自動販売機


子どもの頃、家のすぐ近くに自動販売機があった。
4本くらいしか売ってない旧型の自販機で、ところどころ錆びてすらいたような気がする。
動いてるのかどうかすら定かではなかったそこで、1度だけジュースを買った事がある。
地域の運動会的なものに参加した日だった。
母親は弟たちの世話で留守にしていて、1人で参加して1人で帰宅した。
やり遂げた気分で高揚していたのか、そこで私は少し大人っぽい事をしたい気持ちになって、自動販売機でジュースを買うことにしたのだった(おそらく何かの時のためにと小遣いをもらっていたのだろう)。
買ったのはアンバサだった。
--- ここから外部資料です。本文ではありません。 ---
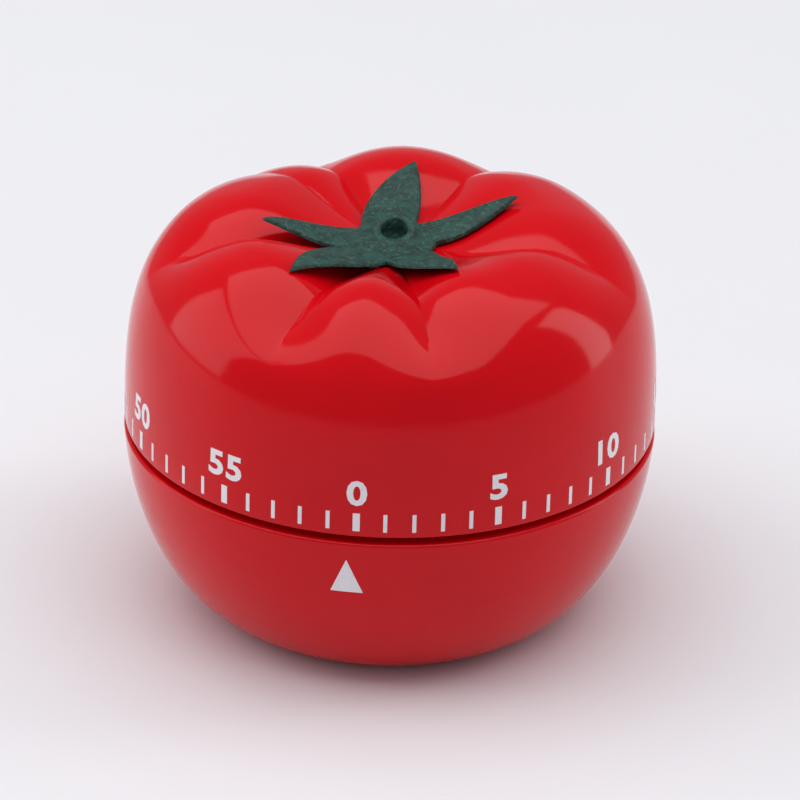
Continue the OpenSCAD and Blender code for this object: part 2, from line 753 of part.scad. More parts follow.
module second_arbor() color(steel)
    arbor(second_at, second_leaves, big_module, main_z - leaf_over, wheel_t + 2 * leaf_over,
        gap_towards(second_at, centre, second_leaves));

module second_wheel() color(brass)
    translate([0, 0, second_z])
        wheel(second_at, second_teeth, small_module, bearing(second_at, third_at), thin_t,
            arbor_r, window_count);

module third_arbor() color(steel)
    arbor(third_at, third_leaves, small_module, second_z - leaf_over, thin_t + 2 * leaf_over,
        gap_towards(third_at, second_at, third_leaves));

module third_wheel() color(brass)
    translate([0, 0, third_z])
        wheel(third_at, third_teeth, small_module, bearing(third_at, escape_at), thin_t,
            arbor_r, window_count);

module escape_arbor() color(steel)
    arbor(escape_at, escape_leaves, small_module, third_z - leaf_over, thin_t + 2 * leaf_over,
        gap_towards(escape_at, third_at, escape_leaves));

module escape_wheel() color(brass) {
    pitch = 360 / escape_teeth;
    translate([escape_at[0], escape_at[1], escape_z]) difference() {
        linear_extrude(thin_t) polygon([for (i = [0 : escape_teeth - 1])
            for (p = [[-escape_tooth, -0.3], [0, -0.05], [0, 0.05], [-escape_tooth, 0.1]])
                polar(escape_r + p[0], (i + p[1]) * pitch)]);
        bore(arbor_r, thin_t);
        for (i = [0 : window_count - 1]) rotate(360 / window_count * i)
            translate([escape_window_at_r, 0, 0]) bore(escape_window_r, thin_t);
    }
}

module pallet_arbor() color(steel)
    arbor(pallet_at, 0, small_module, 0, 0, 0);

module pallet_lever() color(steel)
    translate([0, 0, escape_z])
        anchor(pallet_at, escape_at, escape_r + pallet_gap, pallet_pitches * 360 / escape_teeth,
            thin_t, arbor_r);

module balance_bar() color(brass) {
    across = bearing(centre, pallet_at) + 90;
    translate([pallet_at[0], pallet_at[1], star_z + balance_rise]) rotate(across) difference() {
        union() {
            translate([-balance_l / 2, -balance_w / 2, 0]) cube([balance_l, balance_w, balance_t]);
            for (side = [-1, 1]) translate([side * weight_at_r, 0, (balance_t - weight_h) / 2])
                cylinder(r = weight_r, h = weight_h);
            cylinder(r = balance_hub_r, h = balance_hub_h);
        }
        bore(arbor_r, balance_hub_h);
    }
}

// ---- bell train ------------------------------------------------------------------------------

module alarm_arbor() color(steel)
    arbor(alarm_at, alarm_leaves, big_module, barrel_z - leaf_over + 0.1, barrel_floor_t + 2 * leaf_over,
        gap_towards(alarm_at, centre, alarm_leaves));

module alarm_wheel() color(brass)
    translate([0, 0, alarm_z])
        wheel(alarm_at, alarm_teeth, small_module, bearing(alarm_at, star_at), thin_t,
            arbor_r, window_count);

module star_arbor() color(steel)
    arbor(star_at, star_leaves, small_module, alarm_z - leaf_over, thin_t + 2 * leaf_over,
        gap_towards(star_at, alarm_at, star_leaves));

module star_wheel() color(brass) {
    pitch = 360 / star_teeth;
    translate([star_at[0], star_at[1], star_z]) difference() {
        linear_extrude(wheel_t) polygon([for (i = [0 : star_teeth - 1])
            for (p = [[-star_tooth, -0.3], [0, -0.06], [0, 0.06], [-star_tooth, 0.3]])
                polar(star_r + p[0], (i + p[1]) * pitch)]);
        bore(arbor_r, wheel_t);
    }
}

module hammer_arbor() color(steel) {
    finger = hammer_at + polar(finger_l, bearing(hammer_at, lever_at));
    translate([hammer_at[0], hammer_at[1], 0]) {
        translate([0, 0, hammer_z]) cylinder(r = arbor_r, h = upper_bottom - end_play - hammer_z);
        translate([0, 0, upper_bottom - cut]) cylinder(r = pivot_r, h = cut + plate_t + pivot_over);
    }
    // Finger that the release lever holds
    translate([0, 0, lock_z]) bar(hammer_at, finger, finger_w, thin_t);
}

module hammer_anchor() color(steel)
    translate([0, 0, star_z])
        anchor(hammer_at, star_at, star_r + star_gap, star_half_span, wheel_t, arbor_r);

module hammer() color(steel) {
    difference() {
        union() {
            translate([0, 0, hammer_rod_z]) bar(hammer_at, head_at, hammer_rod_w, hammer_rod_w);
            translate([hammer_at[0], hammer_at[1], hammer_z]) cylinder(r = hammer_hub_r, h = hammer_hub_h);
            translate([head_at[0], head_at[1], hammer_z]) cylinder(r = head_r, h = head_h);
        }
        translate([hammer_at[0], hammer_at[1], hammer_z]) bore(arbor_r, hammer_hub_h);
    }
}

module release_lever() color(steel) {
    nose = polar(nose_at_r, nose_angle);
    catch_l = norm(lever_at - hammer_at) - finger_l - boss_share * (finger_w + lever_w) / 2 - lock_gap;
    catch = lever_at + polar(catch_l, bearing(lever_at, hammer_at));
    translate([lever_at[0], lever_at[1], plate_z - pivot_over])
        cylinder(r = arbor_r, h = cam_z + cam_t - plate_z + pivot_over);
    translate([lever_at[0], lever_at[1], cam_z]) rotate(bearing(lever_at, nose))
        translate([0, -arm_w / 2, 0]) cube([lever_reach - arm_end_gap, arm_w, cam_t]);
    translate([nose[0], nose[1], cam_z]) cylinder(r = nose_r, h = cam_t);
    translate([lever_at[0], lever_at[1], cam_z]) cylinder(r = lever_w, h = cam_t);
    translate([0, 0, lock_z]) bar(lever_at, catch, lever_w, thin_t);
}

// Leaf spring on the upper plate that presses the release lever towards the cam
module release_spring() color(steel) {
    nose = polar(nose_at_r, nose_angle);
    along = bearing(lever_at, nose);
    offset_w = arm_w / 2 + spring_leaf_gap;
    translate([lever_at[0], lever_at[1], 0]) rotate(along) {
        translate([lever_reach * spring_foot_share, -offset_w - spring_leaf_t, 0]) {
            translate([0, spring_post_in - spring_post_r, upper_top])
                cylinder(r = spring_post_r, h = cam_z - upper_top + cam_t);
            translate([0, 0, cam_z]) cube([lever_reach * spring_leaf_share, spring_leaf_t, cam_t]);
        }
    }
}

// ---- bell ------------------------------------------------------------------------------------

// Point of the bell's rounded corner, at distance r from the middle of its bend
function bend_point(r, a) = [bell_r - bell_bend + r * cos(a), bell_z + bell_bend + r * sin(a)];

module bell() color(steel) {
    arc = [for (a = [-90 : 10 : 0]) bend_point(bell_bend, a)];
    inner = [for (a = [0 : -10 : -90]) bend_point(bell_bend - bell_wall, a)];
    rotate_extrude($fn = 96) polygon(concat([[bell_bore_r, bell_z]], arc, [[bell_r, bell_z + bell_h],
        [bell_r - bell_wall, bell_z + bell_h]], inner, [[bell_bore_r, bell_z + bell_wall]]));
}

module bell_post() color(brass)
    translate([0, 0, floor_t]) ring(bell_foot_r, bell_bore_r, bell_z - floor_t);

module bell_screw() color(steel) {
    head_z = bell_z + bell_wall;
    difference() {
        union() {
            translate([0, 0, head_z]) cylinder(r = bell_head_r, h = bell_head_t);
            translate([0, 0, bell_screw_z]) cylinder(r = bell_screw_r, h = head_z);
        }
        translate([-bell_head_r - cut, -bell_slot_w / 2, head_z + bell_head_t - bell_slot_w])
            cube([2 * (bell_head_r + cut), bell_slot_w, bell_slot_w + cut]);
    }
}

lower_shell();
upper_shell();
calyx();
mounting_screws();
lower_plate();
upper_plate();
frame_pillars();
plate_screws();
main_shaft();
barrel();
barrel_cover();
mainspring();
barrel_spacer();
main_wheel();
click_pawls();
ratchet_wheel();
cam_disc();
second_arbor();
second_wheel();
third_arbor();
third_wheel();
escape_arbor();
escape_wheel();
pallet_arbor();
pallet_lever();
balance_bar();
alarm_arbor();
alarm_wheel();
star_arbor();
star_wheel();
hammer_arbor();
hammer_anchor();
hammer();
release_lever();
release_spring();
bell();
bell_post();
bell_screw();
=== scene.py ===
"""Tomato kitchen timer: moulded skins, leaf star, printed scale, finishes and stage round the frame."""
import json
import math

import bpy
import numpy as np
from bpy.props import FloatProperty, FloatVectorProperty, IntProperty, PointerProperty
from mathutils import Matrix, Vector


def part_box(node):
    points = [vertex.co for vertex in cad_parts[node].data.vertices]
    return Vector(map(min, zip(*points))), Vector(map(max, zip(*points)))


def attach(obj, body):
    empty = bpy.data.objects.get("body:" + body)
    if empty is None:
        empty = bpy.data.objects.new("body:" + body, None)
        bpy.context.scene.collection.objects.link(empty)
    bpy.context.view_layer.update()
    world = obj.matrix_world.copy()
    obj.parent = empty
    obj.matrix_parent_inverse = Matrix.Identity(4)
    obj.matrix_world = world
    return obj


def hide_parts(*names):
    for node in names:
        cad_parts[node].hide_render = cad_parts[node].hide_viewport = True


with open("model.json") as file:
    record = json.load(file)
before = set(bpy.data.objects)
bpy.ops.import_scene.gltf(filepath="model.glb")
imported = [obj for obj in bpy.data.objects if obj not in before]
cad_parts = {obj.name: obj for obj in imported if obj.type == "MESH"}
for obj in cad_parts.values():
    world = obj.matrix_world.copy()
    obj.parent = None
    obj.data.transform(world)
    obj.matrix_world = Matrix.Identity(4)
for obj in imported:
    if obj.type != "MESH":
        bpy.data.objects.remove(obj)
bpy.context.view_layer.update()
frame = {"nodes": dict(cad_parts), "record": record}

bl_info = {
    "name": "Tomato Kitchen Timer",
    "version": (1, 0, 0),
    "blender": (4, 5, 0),
    "location": "3D View > Sidebar > Timer",
    "description": "Builds the skins, printing, leaves and finishes of a tomato-shaped kitchen timer",
    "category": "Object",
}

MM = 0.001
BASE_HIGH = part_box("lower_shell")[1]
DIAL_LOW, DIAL_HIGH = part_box("upper_shell")

# Shape of the mouldings, the same as in the frame's own solids
FOOT_R = 21.0 * MM
RIM_Z = 24.6 * MM
LIP_TOP_Z = BASE_HIGH.z
LIP_GAP = 0.5 * MM
LIP_T = 1.2 * MM
FLOOR_T = 2.0 * MM
BASE_TOP_Z = RIM_Z + 1.5 * MM
BASE_POWER = 1.84
BASE_EDGE_R = 0.5 * MM
BASE_STEPS = 64
BASE_COLUMNS = 256
LIP_ROOT = 2.0 * MM
DIAL_EDGE_R = 0.25 * MM
DIAL_OUTER_STEPS = 76
DIAL_INNER_STEPS = 30
SKIRT_END_ANGLE = 86.0
MIDDLE_R = 0.3 * MM
CROWN_FLAT_R = 5.2 * MM
DIAL_HEIGHT_POWER = 3.09
DIAL_RADIUS_POWER = 4.2
DIMPLE_FLAT_R = 5.0 * MM
DIMPLE_R = 21.0 * MM

# Creases: bearing in degrees and share of the full depth; each side spreads over the same angle
CREASES = ((71.0, 0.72), (122.0, 0.9), (144.0, 0.42), (197.0, 0.95),
           (251.0, 1.0), (290.0, 0.95), (355.0, 0.6))
CREASE_SPREAD = 26.0
CREASE_POWER = 2.0
CREASE_START_R = 3.0 * MM
CREASE_FULL_R = 17.0 * MM
# Shares of the crown's height where a crease starts and where it is full
CREASE_LOW = 0.68
CREASE_HIGH = 0.94

# Screw bosses in the base, and the hub under the dial
MOUNT_R = 17.8 * MM
MOUNT_ANGLES = (37.5, 157.5, 277.5)
BOSS_R = 2.7 * MM
BOSS_TOP_Z = 13.0 * MM
RECESS_R = 2.2 * MM
RECESS_T = 1.5 * MM
BORE_R = 1.15 * MM
POST_HOLE_R = 1.3 * MM
POST_HOLE_Z = 0.6 * MM
HUB_R = 4.2 * MM
HUB_Z = 37.0 * MM
SOCKET_R = 2.55 * MM
SOCKET_FLAT = 1.95 * MM
SOCKET_ROOF = 2.0 * MM
HUB_COLUMNS = 96
ROD_COLUMNS = 48
PEG_R = 2.0 * MM
PEG_L = 2.2 * MM

# Leaves: bearing of the tip in degrees, length, the angles that the root spreads over to either side of
# the tip, and how far the tip stands above the crown
LEAVES = ((29, 17 * MM, 30, 34, 0.6 * MM), (91, 17.2 * MM, 23, 62, 0.0), (197, 17.3 * MM, 34, 34, 0.0),
          (240, 20.5 * MM, 34, 46, -1.0 * MM), (308, 17.3 * MM, 50, 28, 0.0))
LEAF_ROOT_R = 5.6 * MM
LEAF_POWER = 1.5
LEAF_RISE_POWER = 3
LEAF_LIFT = 0.3 * MM
LEAF_TAPER = 0.4
LEAF_EDGE_POWER = 16
LEAF_STEPS = 44
LEAF_COLUMNS = 600
# Rib along the middle of each leaf: its height, and the share of the leaf's half width that it leaves flat
RIB_HEIGHT = 0.35 * MM
RIB_START = 0.55
STEM_R = 3.4 * MM
# Stem stub from the bottom of its hole over the rim to its foot: radius, and height above the leaves
STEM_LINE = MM * np.array([[1.45, -1.2], [1.75, -0.8], [1.75, 0.0], [1.75, 0.9], [1.85, 1.1], [2.1, 1.28],
                           [2.45, 1.3], [2.7, 1.15], [2.8, 0.9], [2.85, 0.6], [3.05, 0.25]])
# The stub is cut aslant: its height is the middle share, more by the swing behind and less in front
STEM_MIDDLE = 0.7
STEM_SWING = 0.6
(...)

今は滅多に見ないけれど、確かにアンバサだったのは覚えている。
気取ってソファに寝転んで飲んで、気管に入って盛大にむせたからだ。

家から15秒もかからないところにあったのに、あの自販機を使ったのはその一度きりだった。
いつなくなったのかすら、覚えていない。

先週、夏休みの真ん中あたりに、雨が降ったり止んだりする妙な天気の日があった。
それでも、雨に濡れることなく午前中からいくつかの用事をこなし、今日はラッキーだなんて思っていたのだけど、
一度家に戻る途中で、不意に意識が朦朧としてきたことに気がついた。
湿度がとても高く、濡れた路面から立ち上る蒸気がまるでサウナみたいで息苦しい。
もしや熱中症になる寸前なのではと思ったが、最寄りのコンビニはすでに通り過ぎてしまって、あとは自宅までまっすぐ、何もない長い道を歩き続けるだけだった。
これはまずいな、なんて思いながら無心で歩いていた時、
ふと路地の奥に自動販売機があることに気がついた。
3年近くこの道を通っているのに、今まで一度も目を向けた事がなかったし、正直こんな住宅街の奥にあって誰が買うのだろうと思った。
しかし今の自分にとっては天の助けだ。
実家のそばにあったあれだって、こんな風に誰かを救う自販機だったのだろうなんて大げさなことを思いながら路地に入り、小銭を入れて、普段は飲まないコーラのボタンを押した。
そのまま、自販機の前でコーラをがぶ飲みする自分を想像すらした。

しかし出てきたボトルを手に取ると生ぬるく、私は裏切られたような気持ちのまま帰宅した。

このことを先ほど、冷蔵庫を開けて思い出した。
これを飲むのにうってつけの日が来るまで、きっとこのままになるだろう。